Data ▸
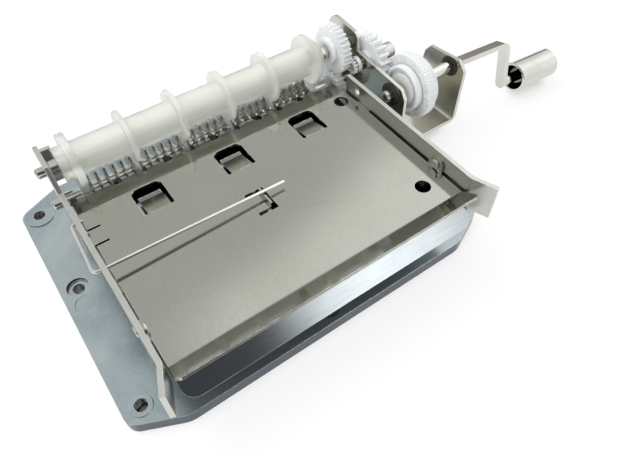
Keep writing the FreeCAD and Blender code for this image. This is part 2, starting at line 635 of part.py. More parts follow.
def sideStrip(body, side, rearY):
    """The long guide with its outward flare at the strip's mouth."""
    middleX = (sideInner + size.sideThick / 2) * side
    mouthY = size.coverFrontY - 0.8
    path = [(middleX + size.flareSpread * side, mouthY - size.flareRun), (middleX, mouthY), (middleX, rearY)]
    sketch = makeSketch(body, "XY_Plane", foldedOutline(path, size.sideThick, size.flareBend), guideFoot)
    pad(body, sketch, size.sideRise + size.sideDrop)


def sideWallStart(side):
    return -sideOuter if side < 0 else sideInner


def sideCuts(body, side, wide):
    """Tab slots for both plates and the rivet hole, cut along X through the side plate."""
    play = size.slotPlay
    slots = [rectangle(front - play, floorUnder - play, front + size.tabLength + play, floorTop + play)
             for front in (size.tabFrontY, size.tabRearY)]
    slots.append(rectangle(size.coverTabY - play, coverUnder - play,
                           size.coverTabY + size.tabLength + play, size.plateTop + play))
    start = sideWallStart(side) + size.sideThick
    pocket(body, polygonSketch(body, "YZ_Plane", slots, start), size.sideThick)
    holes = [(rivetY, rivetZ, size.rivetRadius), (size.wireHoleY, wireHoleZ, size.wireHoleRadius)]
    pocket(body, circleSketch(body, "YZ_Plane", holes + wide, start), size.sideThick)


wireHoleZ = size.plateTop + size.wireHoleRise


def feet(body, side, spans):
    """Feet bent inwards at the bottom of each leg, flat on the base, each with a screw hole."""
    low, high = (-sideInner, -sideInner + size.footReach)
    if side > 0:
        low, high = (sideInner - size.footReach, sideInner)
    outlines = [rectangle(low, front, high, rear) for front, rear in spans]
    pad(body, polygonSketch(body, "XY_Plane", outlines, size.baseThick), size.footThick)
    bore = size.footScrewRadius + size.screwPlay
    holes = [(footMiddleX * side, (front + rear) / 2, bore) for front, rear in spans]
    top = size.baseThick + size.footThick
    pocket(body, circleSketch(body, "XY_Plane", holes, top), size.footThick)


def buildLeftSide():
    body = makeBody("left_side_plate")
    sideStrip(body, -1, size.uprightFrontY + 2.0)
    legFront = rectangle(size.legFrontY, size.baseThick, size.legFrontY + size.legLength, guideFoot)
    front = size.uprightFrontY
    rear = size.uprightRearY
    top = size.plateTop + size.uprightRise
    upright = [(front, size.baseThick), (rear, size.baseThick), (rear, top), (front + size.uprightSlant, top),
               (front, guideTop)]
    pad(body, polygonSketch(body, "YZ_Plane", [legFront, upright], -sideOuter), size.sideThick)
    roundEdges(body, size.uprightCorner, lambda middle, along, edge:
               abs(along.x) > 0.9 and near(middle.z, top) and near(middle.y, rear))
    feet(body, -1, [(size.legFrontY, size.legFrontY + size.legLength), (front, rear)])
    flange = rectangle(-sideOuter, rear, -sideInner + size.flangeReach, rear + size.sideThick)
    flangeHeight = size.flangeDrop + size.flangeRise
    low = size.plateTop - size.flangeDrop
    pad(body, polygonSketch(body, "XY_Plane", [flange], low), flangeHeight)
    journals = [(size.rollerY, upperZ, size.journalRadius + size.runningPlay),
                (size.rollerY, lowerZ, size.journalRadius + size.runningPlay)]
    sideCuts(body, -1, journals)
    slotLow = size.plateTop + size.wireRise - size.wireSlotWidth / 2
    slot = rectangle(size.wireY - size.wireSlotWidth / 2, slotLow, size.wireY + size.wireSlotWidth / 2,
                     slotLow + size.wireSlotHeight)
    pocket(body, polygonSketch(body, "YZ_Plane", [slot], -sideInner), size.sideThick)


def buildRightSide():
    body = makeBody("right_side_plate")
    sideStrip(body, 1, size.rightSideEndY)
    legs = [rectangle(front, size.baseThick, front + size.legLength, guideFoot)
            for front in (size.legFrontY, size.rightLegY)]
    pad(body, polygonSketch(body, "YZ_Plane", legs, sideInner), size.sideThick)
    feet(body, 1, [(front, front + size.legLength) for front in (size.legFrontY, size.rightLegY)])
    sideCuts(body, 1, [])


def buildBracket():
    body = makeBody("crank_bracket")
    half = size.bracketThick / 2
    front = size.bracketFrontY
    rear = size.bracketRearY
    floorZ = size.baseThick + half
    foldTop = size.baseThick + size.bracketFoldRise
    path = [(size.bracketX + half, foldTop), (size.bracketX + half, floorZ), (earX + half, floorZ),
            (earX + half, foldTop)]
    folded = foldedOutline(path, size.bracketThick, size.bracketBend)
    pad(body, makeSketch(body, "XZ_Plane", folded, -rear), rear - front)
    innerLow = size.baseThick + size.wallStart
    armRear = size.plateTop + size.armRearRise
    armFront = size.plateTop + size.armFrontRise
    towerTop = size.plateTop + size.towerRise
    wall = [(front, innerLow), (size.towerRearY - size.towerTaper, innerLow), (size.towerRearY, size.plateTop),
            (size.towerRearY, towerTop), (size.towerFrontY, towerTop - size.towerSlope),
            (size.towerFrontY, armRear), (size.armTopFrontY, armFront), (front, armFront - size.armNoseDrop)]
    pad(body, polygonSketch(body, "YZ_Plane", [wall], size.bracketX), size.bracketThick)
    roundEdges(body, size.towerRearRound, lambda middle, along, edge:
               abs(along.x) > 0.9 and near(middle.z, towerTop) and near(middle.y, size.towerRearY))
    roundEdges(body, size.towerFrontRound, lambda middle, along, edge:
               abs(along.x) > 0.9 and near(middle.z, towerTop - size.towerSlope)
               and near(middle.y, size.towerFrontY))
    earTop = size.plateTop + size.earTopRise
    ear = [(front, innerLow), (rear, innerLow), (rear - size.earTaper, size.plateTop),
           (rear - size.earShoulderY, size.plateTop + size.earShoulderRise), (front + size.earNoseY, earTop),
           (front, earTop - size.earNoseDrop)]
    pad(body, polygonSketch(body, "YZ_Plane", [ear], earX), size.bracketThick)
    footRear = size.bracketFootY + size.bracketFootLength
    foot = rectangle(size.bracketX - size.bracketFootReach, size.bracketFootY, bracketOuter, footRear)
    pad(body, polygonSketch(body, "XY_Plane", [foot], size.baseThick), size.bracketThick)
    stem = rectangle(size.bracketFootY, size.baseThick, footRear, innerLow + half)
    pad(body, polygonSketch(body, "YZ_Plane", [stem], size.bracketX), size.bracketThick)
    journal = size.journalRadius + size.runningPlay
    bushHole = (crankY, crankZ, size.bushRadius)
    inner = [(size.rollerY, upperZ, journal), (size.rollerY, lowerZ, journal),
             (idlerY, idlerZ, size.idlerShaftRadius + size.runningPlay), bushHole]
    pocket(body, circleSketch(body, "YZ_Plane", inner, bracketOuter), size.bracketThick)
    pocket(body, circleSketch(body, "YZ_Plane", [bushHole], earX + size.bracketThick), size.bracketThick)
    bore = size.footScrewRadius + size.screwPlay
    holes = [(across, along, bore) for across, along in bracketScrewPlaces]
    pocket(body, circleSketch(body, "XY_Plane", holes, size.baseThick + size.bracketThick), size.bracketThick)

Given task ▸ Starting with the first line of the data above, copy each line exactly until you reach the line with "wide, start), size.sideThick)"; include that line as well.

Final answer ▸
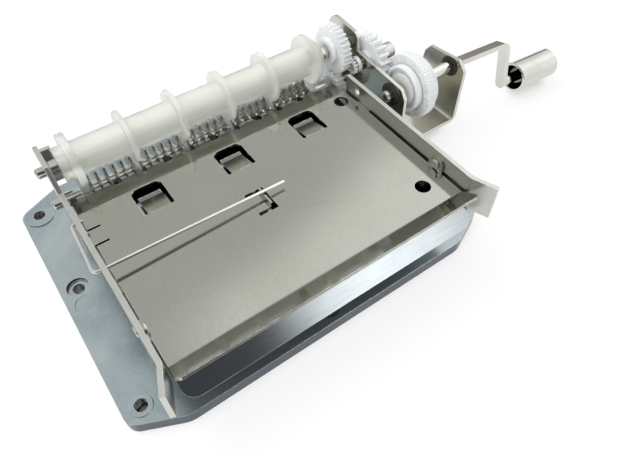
Keep writing the FreeCAD and Blender code for this image. This is part 2, starting at line 635 of part.py. More parts follow.
def sideStrip(body, side, rearY):
    """The long guide with its outward flare at the strip's mouth."""
    middleX = (sideInner + size.sideThick / 2) * side
    mouthY = size.coverFrontY - 0.8
    path = [(middleX + size.flareSpread * side, mouthY - size.flareRun), (middleX, mouthY), (middleX, rearY)]
    sketch = makeSketch(body, "XY_Plane", foldedOutline(path, size.sideThick, size.flareBend), guideFoot)
    pad(body, sketch, size.sideRise + size.sideDrop)


def sideWallStart(side):
    return -sideOuter if side < 0 else sideInner


def sideCuts(body, side, wide):
    """Tab slots for both plates and the rivet hole, cut along X through the side plate."""
    play = size.slotPlay
    slots = [rectangle(front - play, floorUnder - play, front + size.tabLength + play, floorTop + play)
             for front in (size.tabFrontY, size.tabRearY)]
    slots.append(rectangle(size.coverTabY - play, coverUnder - play,
                           size.coverTabY + size.tabLength + play, size.plateTop + play))
    start = sideWallStart(side) + size.sideThick
    pocket(body, polygonSketch(body, "YZ_Plane", slots, start), size.sideThick)
    holes = [(rivetY, rivetZ, size.rivetRadius), (size.wireHoleY, wireHoleZ, size.wireHoleRadius)]
    pocket(body, circleSketch(body, "YZ_Plane", holes + wide, start), size.sideThick)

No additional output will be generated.